Bahkan Presiden Volodymyr Zelenskyy sendiri mengakui bahwa mereka menghadapi potensi pemotongan dana sebesar $300-400 juta, terutama dalam sektor energi yang telah menjadi target serangan Rusia. Jika listrik dan bahan bakar pun bergantung pada bantuan eksternal, maka bagaimana Ukraina bisa berharap untuk menjalankan perang jangka panjang dengan sumber daya sendiri?

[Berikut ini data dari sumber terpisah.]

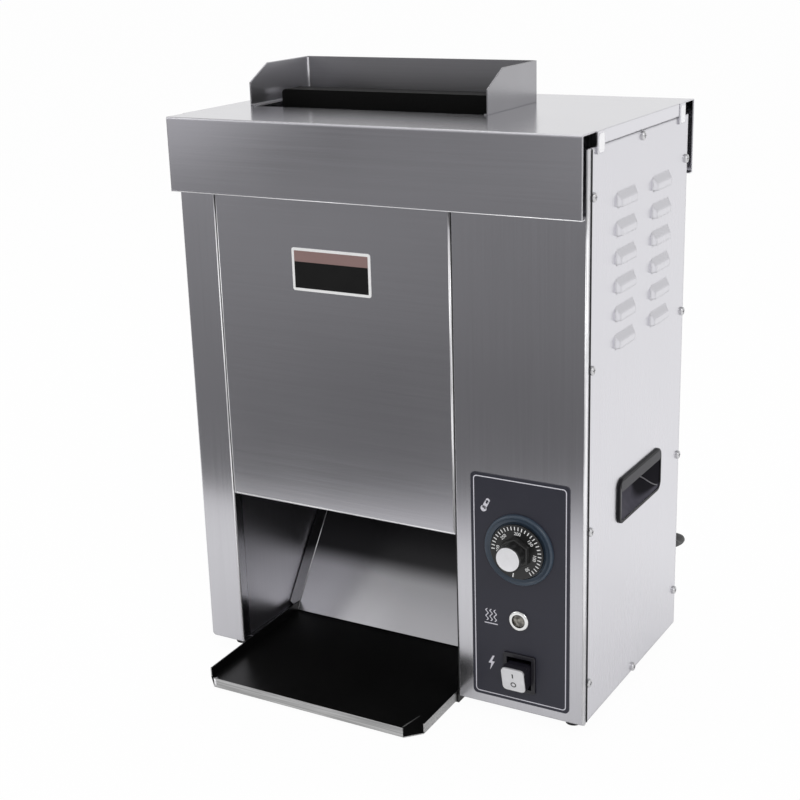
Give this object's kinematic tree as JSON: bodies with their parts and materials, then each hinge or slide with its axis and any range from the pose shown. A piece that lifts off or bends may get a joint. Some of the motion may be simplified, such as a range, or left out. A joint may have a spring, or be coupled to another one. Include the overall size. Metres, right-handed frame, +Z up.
{
  "type": "conveyor toaster",
  "caption": "Upright conveyor toaster with a top feed slot each side of a heated platen, a slanted chute, a removable front tray, a dial thermostat and a rocker switch.",
  "frame": {"origin": "on the counter under the middle of the toaster's outer box, without its supply cord", "axes": "+Z up, front (tray and controls) towards -Y, the controls on the +X side"},
  "size_m": [0.408, 0.4332, 0.563],
  "materials": {
    "brushed_steel": "brushed stainless",
    "bright_steel": "fine brushed stainless",
    "inner_steel": "mill stainless",
    "tray_coat": "black non-stick coating",
    "black_plastic": "moulded satin",
    "label": "printed overlay",
    "bezel": "satin",
    "dial": "satin",
    "silver_cap": "satin",
    "chrome": "polished",
    "lens": "clear tinted",
    "rubber": "matt",
    "release": "coated glass cloth",
    "cast_aluminium": "machined cast",
    "zinc_steel": "zinc plated",
    "belt": "stainless wire mesh",
    "bronze": "sintered",
    "motor_paint": "satin",
    "ceramic": "moulded",
    "cord": "matt"
  },
  "bodies": {
    "casing": {"base_plate": "inner_steel", "feet": "rubber", "screws": "zinc_steel", "left_side_panel": "bright_steel", "right_side_panel": "bright_steel", "left_front_column": "brushed_steel", "control_column": "brushed_steel", "front_panel": "brushed_steel", "rear_panel": "bright_steel", "top_rails": "inner_steel", "hood": "brushed_steel", "feed_guard": "brushed_steel", "left_handle": "black_plastic", "right_handle": "black_plastic", "left_inner_wall": "inner_steel", "right_inner_wall": "inner_steel", "front_heat_shield": "inner_steel", "rear_heat_shield": "inner_steel", "platen": "cast_aluminium", "release_sheet": "release", "platen_heaters": "inner_steel", "oven_standoffs": "zinc_steel", "front_belt": "belt", "rear_belt": "belt", "roller_bushes": "bronze", "middle_gear_pins": "zinc_steel", "drive_chain": "zinc_steel", "gear_motor": "motor_paint", "motor_bracket": "zinc_steel", "deflector": "brushed_steel", "tray_runners": "black_plastic", "control_label": "label", "thermostat_bezel": "bezel", "thermostat_body": "ceramic", "sensor_capillary": "zinc_steel", "lamp_housing": "chrome", "lamp_lens": "lens", "switch_housing": "black_plastic", "terminal_block": "ceramic", "cord_gland": "cord", "power_cord": "cord", "cord_coil": "cord", "cord_tail": "cord", "plug": "cord"},
    "tray_body": {"tray": "tray_coat"},
    "dial_body": {"thermostat_dial": "dial", "thermostat_cap": "silver_cap", "thermostat_spindle": "zinc_steel"},
    "rocker_body": {"switch_rocker": "black_plastic", "rocker_face": "silver_cap"},
    "motor_drive": {"motor_sprocket": "zinc_steel"},
    "front_drive": {"front_drive_roller": "zinc_steel", "front_shaft_gear": "zinc_steel", "shaft_sprocket": "zinc_steel"},
    "front_idler": {"front_idler_roller": "zinc_steel"},
    "gear_a": {"middle_gear_a": "zinc_steel"},
    "gear_b": {"middle_gear_b": "zinc_steel"},
    "rear_drive": {"rear_drive_roller": "zinc_steel", "rear_shaft_gear": "zinc_steel"},
    "rear_idler": {"rear_idler_roller": "zinc_steel"}
  },
  "joints": [
    {"name": "tray_slide", "type": "slide", "parent": "casing", "child": "tray_body", "axis": [0, -0.9994, -0.0349], "range_m": [0, 0.085]},
    {"name": "thermostat_turn", "type": "hinge", "parent": "casing", "child": "dial_body", "pos_m": [0.139, -0.08335, 0.168], "axis": [0, 1, 0], "range_deg": [-185, 93]},
    {"name": "power_rocker", "type": "hinge", "parent": "casing", "child": "rocker_body", "pos_m": [0.139, -0.08265, 0.051], "axis": [1, 0, 0], "range_deg": [-24, 0]},
    {"name": "motor_spin", "type": "hinge", "parent": "casing", "child": "motor_drive", "pos_m": [0, 0.06665, 0.093], "axis": [1, 0, 0], "continuous": true},
    {"name": "front_drive_spin", "type": "hinge", "parent": "casing", "child": "front_drive", "pos_m": [0, -0.01435, 0.203], "axis": [1, 0, 0], "continuous": true},
    {"name": "front_idler_spin", "type": "hinge", "parent": "casing", "child": "front_idler", "pos_m": [0, -0.01435, 0.491], "axis": [1, 0, 0], "continuous": true},
    {"name": "gear_a_spin", "type": "hinge", "parent": "casing", "child": "gear_a", "pos_m": [0, 0.02565, 0.203], "axis": [1, 0, 0], "continuous": true},
    {"name": "gear_b_spin", "type": "hinge", "parent": "casing", "child": "gear_b", "pos_m": [0, 0.06565, 0.203], "axis": [1, 0, 0], "continuous": true},
    {"name": "rear_drive_spin", "type": "hinge", "parent": "casing", "child": "rear_drive", "pos_m": [0, 0.10565, 0.203], "axis": [1, 0, 0], "continuous": true},
    {"name": "rear_idler_spin", "type": "hinge", "parent": "casing", "child": "rear_idler", "pos_m": [0, 0.10565, 0.491], "axis": [1, 0, 0], "continuous": true}
  ],
  "couplings": [
    {"joint": "motor_spin", "follows": "front_drive_spin", "ratio": 1},
    {"joint": "front_idler_spin", "follows": "front_drive_spin", "ratio": 1},
    {"joint": "gear_a_spin", "follows": "front_drive_spin", "ratio": -1},
    {"joint": "gear_b_spin", "follows": "front_drive_spin", "ratio": 1},
    {"joint": "rear_drive_spin", "follows": "front_drive_spin", "ratio": -1},
    {"joint": "rear_idler_spin", "follows": "front_drive_spin", "ratio": -1}
  ]
}
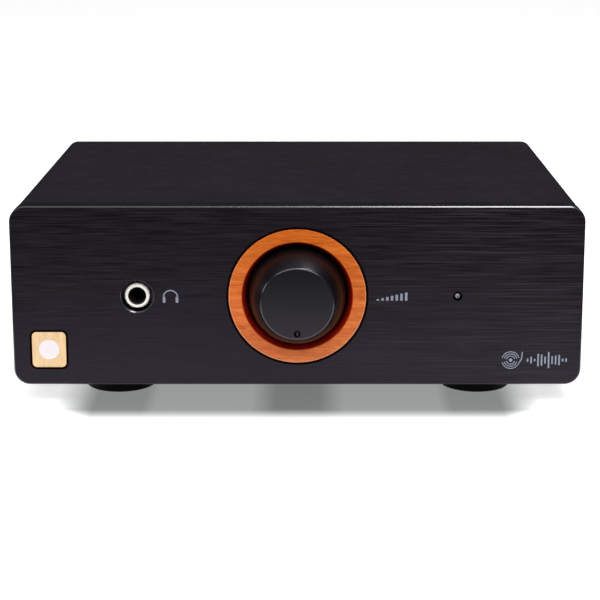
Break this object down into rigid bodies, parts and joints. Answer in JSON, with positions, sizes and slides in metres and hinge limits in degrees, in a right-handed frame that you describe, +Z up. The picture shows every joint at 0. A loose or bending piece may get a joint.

Masyarakat Ukraina tentu tak kekurangan semangat, tetapi semangat tak bisa menggantikan tank dan sistem pertahanan udara. Para pengungsi di Pavlohrad mungkin berusaha bertahan dalam keterbatasan, tetapi mereka tak bisa melawan rudal dengan rasa nasionalisme semata. Tanpa Barat, Ukraina tak sekadar kehilangan peralatan perang, tetapi juga kehilangan daya tahannya.
AS memang masih mengirimkan sebagian bantuan militer, tetapi jumlahnya hanya 42% dari yang telah disetujui oleh Kongres. Artinya, ketergantungan Ukraina pada Washington tetap tak terbantahkan. Jika pemotongan dana terus berlanjut, bukan tak mungkin Ukraina akan menghadapi situasi di mana pasokan amunisi mereka menipis, sementara Rusia terus memperkuat serangannya.
Sejak awal perang, Ukraina telah berperan lebih sebagai panggung pertempuran bagi kepentingan geopolitik Barat daripada sebagai negara yang benar-benar mandiri dalam pertahanannya. Para pemimpin Barat mungkin berbicara tentang perjuangan demokrasi, tetapi pada akhirnya, perang ini tetaplah sebuah permainan kekuatan di mana Ukraina adalah pion yang bergantung pada tangan pemain besar.
Tanpa rudal Patriot, tanpa tank Leopard, tanpa drone buatan AS, sejauh mana Ukraina bisa bertahan? Mungkin inilah saatnya untuk menyadari bahwa keberanian saja tidak cukup dalam perang modern. Ketika Washington memutuskan untuk menutup keran bantuan, maka perlawanan Ukraina pun akan mulai kehabisan tenaga. Kebergantungan ini adalah kenyataan yang sulit ditolak.
Dunia mungkin ingin percaya bahwa Ukraina memiliki kekuatan mandiri untuk bertahan, tetapi fakta di lapangan berkata lain. Dari panggung konser yang berubah menjadi tempat pengungsian hingga medan perang yang bergantung pada pasokan luar, perang ini bukan hanya soal keberanian, tetapi juga soal siapa yang memiliki sumber daya lebih banyak.
Jika bantuan dari Barat benar-benar berhenti, apa yang akan terjadi pada Ukraina? Apakah mereka masih bisa melawan, ataukah mereka hanya akan menjadi saksi dari perang yang sudah tidak bisa mereka menangkan? Pertanyaan ini mungkin tak perlu dijawab, karena sejarah sudah menunjukkan bahwa dalam perang, pihak yang paling bergantung pada bantuan eksternal biasanya tak akan bertahan lama.